As we reported last week, the State Government has asked the Inspector-General for Emergency Management (IGEM) to conduct a review of performance targets for the future bushfire fuel management program on public land. The review will ‘examine a risk-based approach to bushfire fuel management against the existing hectare-based performance target program.’

Submissions to this review will be received up to 5 pm on Friday March 13. They can be sent to

igem.info@justice.vic.gov.au, or to the

Inspector-General for Emergency Management, GPO Box 4356, Melbourne 3001.

FOBIF has made a submission, the main part of which is reprinted below:

*********

Target or Risk Strategy?

For some years we have argued that a fixed target is not a sensible approach to fire protection, that it would be damaging to biodiversity, would distract attention and resources from public safety measures, and that it would soon become an end in itself, separate from anything to do with actual bushfire risk.
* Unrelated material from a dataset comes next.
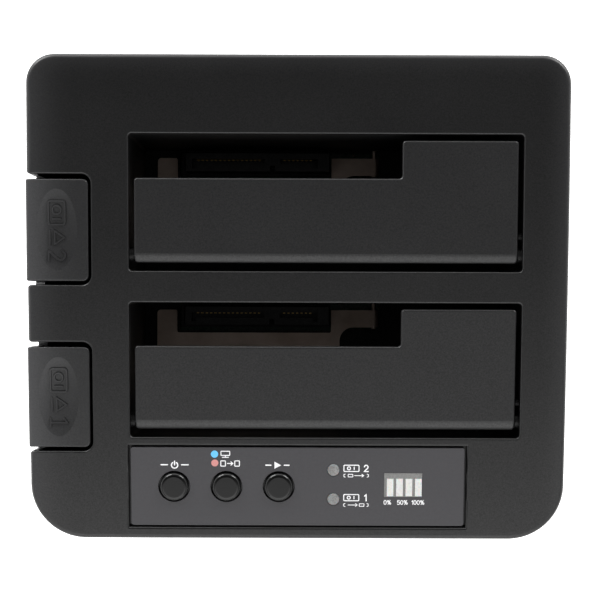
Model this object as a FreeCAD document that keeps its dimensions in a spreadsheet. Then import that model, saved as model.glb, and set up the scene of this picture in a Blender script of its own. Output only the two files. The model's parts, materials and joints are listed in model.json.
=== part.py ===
"""Drive duplicator: a two-bay dock that takes two bare drives upright and copies one to the other.

Frame: +Z up, +X to the right seen from the front, +Y to the back. The origin is at the middle of the
footprint, on the face the feet rest on. Millimetres.
"""
import FreeCAD
import Part
import math
import os
import Sketcher

V = FreeCAD.Vector
doc = FreeCAD.newDocument("drive_duplicator")
sheet = doc.addObject("Spreadsheet::Sheet", "Dims")

SIZES = [
    # the case
    ("body_width", 143.3), ("body_length", 128.9), ("case_bottom", 2.0), ("split_height", 13.2),
    ("wall", 2.5), ("corner_rear", 7.5), ("corner_front", 14.8), ("edge_round", 1.3),
    ("top_radius", 1162.2), ("top_arc_y", 135.06), ("top_arc_z", -1085.5),
    ("lip_gap", 0.15), ("lip_thick", 1.2), ("lip_top", 15.0), ("floor_edge_round", 1.6),
    # the two wells
    ("slot_left", -44.75), ("slot_right", 59.35), ("slot_length", 36.0), ("slot_front_two", 7.6),
    ("slot_front_one", -36.8), ("slot_corner", 1.0), ("frame_set_back", 0.1), ("frame_wall", 1.6),
    ("frame_under", 2.8), ("floor_bottom", 14.4), ("floor_top", 16.0),
    # the flaps
    ("flap_left", -43.4), ("flap_right", 58.05), ("flap_rear_gap", 1.55), ("cutout_depth", 11.5),
    ("cutout_right", 27.4), ("flap_thick", 2.2), ("flap_sunk", 0.2), ("hinge_back", 4.3),
    ("hinge_down", 3.9), ("barrel_radius", 2.0), ("rod_radius", 0.8), ("rod_fit", 0.02), ("rod_running", 0.05),
    ("lip_front", 2.15), ("lip_back", -0.35), ("lip_drop", 1.0), ("flap_round", 0.6), ("seat_round", 0.6),
    # the ejector
    ("plate_top", 17.4), ("plate_thick", 1.2), ("plate_left", -41.2), ("plate_body_right", 12.15),
    ("plate_ear_end", 22.2), ("plate_front", 8.6), ("plate_rear", 33.85), ("plate_ear_front", 28.8),
    ("plate_window_left", -35.4), ("plate_window_right", 9.65), ("plate_window_front", 27.2),
    ("plate_pin_z", 16.1), ("plate_barrel", 1.3), ("plate_pin_radius", 0.65),
    ("rocker_x", -51.0), ("rocker_z", 14.7), ("rocker_half", 1.1), ("rocker_left_reach", 11.0),
    ("rocker_right_reach", 11.2), ("rocker_width", 5.0), ("rocker_hub", 2.0), ("rocker_pin_radius", 0.8),
    # the eject buttons
    ("notch_inner", -54.75), ("notch_depth", 17.7), ("notch_two_front", 3.8), ("notch_two_rear", 33.0),
    ("notch_one_front", -40.6), ("notch_one_rear", -11.4), ("notch_corner", 2.6), ("mouth_round", 1.1), ("mouth_back", 0.55), ("rim_round", 0.5), ("split_round", 0.3),
    ("cap_left", -71.9), ("cap_right", -55.4), ("cap_end_gap", 1.1), ("cap_skirt", 13.3),
    ("cap_thick", 2.5), ("cap_corner", 1.5), ("stem_x", -62.0), ("stem_half", 2.0),
    ("eject_travel", 4.0), ("spring_mean", 3.7), ("spring_wire", 0.35), ("spring_height", 13.2),
    # the boards and connectors
    ("board_bottom", 9.4), ("board_thick", 1.6), ("connector_top", 24.1), ("connector_left", -33.0),
    ("connector_right", 9.2), ("connector_front", 29.6), ("connector_rear", 35.15),
    ("power_slot_left", -30.8), ("power_slot_right", -9.8), ("signal_slot_left", -5.3),
    ("signal_slot_right", 5.6), ("key_slot", 1.5), ("contact_pitch", 1.27),
    # the control panel, measured along its own slope
    ("panel_y", -50.25), ("panel_tilt", 9.18), ("panel_left", -44.75), ("panel_right", 44.85),
    ("panel_half", 10.8), ("panel_sunk", 0.25), ("panel_thick", 1.5), ("panel_gap", 0.45),
    ("panel_hole_left", -38.0), ("panel_hole_right", 38.0), ("panel_hole_half", 9.6),
    ("button_one_x", -33.1), ("button_pitch", 14.05), ("button_radius", 3.87), ("button_hole", 4.3),
    ("button_up", 0.95), ("button_travel", 0.5), ("led_x", 9.7), ("led_upper", 4.6), ("led_lower", -3.45),
    ("led_radius", 1.7), ("window_left", 23.3), ("window_right", 33.6), ("window_low", -2.8),
    ("window_high", 3.9), ("bar_width", 1.9), ("bar_pitch", 2.53), ("bar_first", 24.95),
    ("bar_low", -2.6), ("bar_high", 2.35), ("panel_board_top", -8.4),
    # fasteners and feet
    ("case_screw_radius", 1.4), ("bay_screw_radius", 1.2), ("screw_rear_x", 60.0), ("screw_rear_y", 54.0),
    ("screw_front_x", 58.0), ("screw_front_y", -52.0), ("foot_x", 51.0), ("foot_y", 43.5),
    ("foot_radius", 5.5), ("foot_height", 2.6),
    ("leg_left_x", -38.5), ("leg_right_x", 50.0), ("leg_low_y", 5.9), ("leg_high_y", 31.5),
    # the back
    ("data_port_x", 20.0), ("data_port_half", 6.05), ("data_port_top", 22.0),
    ("jack_x", -20.0), ("jack_half", 4.5), ("jack_top", 22.0), ("port_gap", 0.35),
]
for row, (alias, value) in enumerate(SIZES, 1):
    sheet.set("A%d" % row, alias.replace("_", " "))
    sheet.set("B%d" % row, "%.6g" % value)
    sheet.setAlias("B%d" % row, alias)
doc.recompute()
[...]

From the beginning we were perplexed by the Royal Commission’s recommendation for  a fixed target of fuel reduction, arguing, with many other bodies, that it seemed to be quite detached from any precise strategy of community protection, and that it seemed to contradict the idea espoused by the Commission that local knowledge should be valued , and not straitjacketed into a preordained set of priorities.

The Commission did, however, in recommendations 57 and 58, imply that the target could be altered if monitoring of its effects showed that would improve public safety, or biodiversity, or both. Why else have a monitoring system, if you don’t think it’s going to improve your practice where necessary?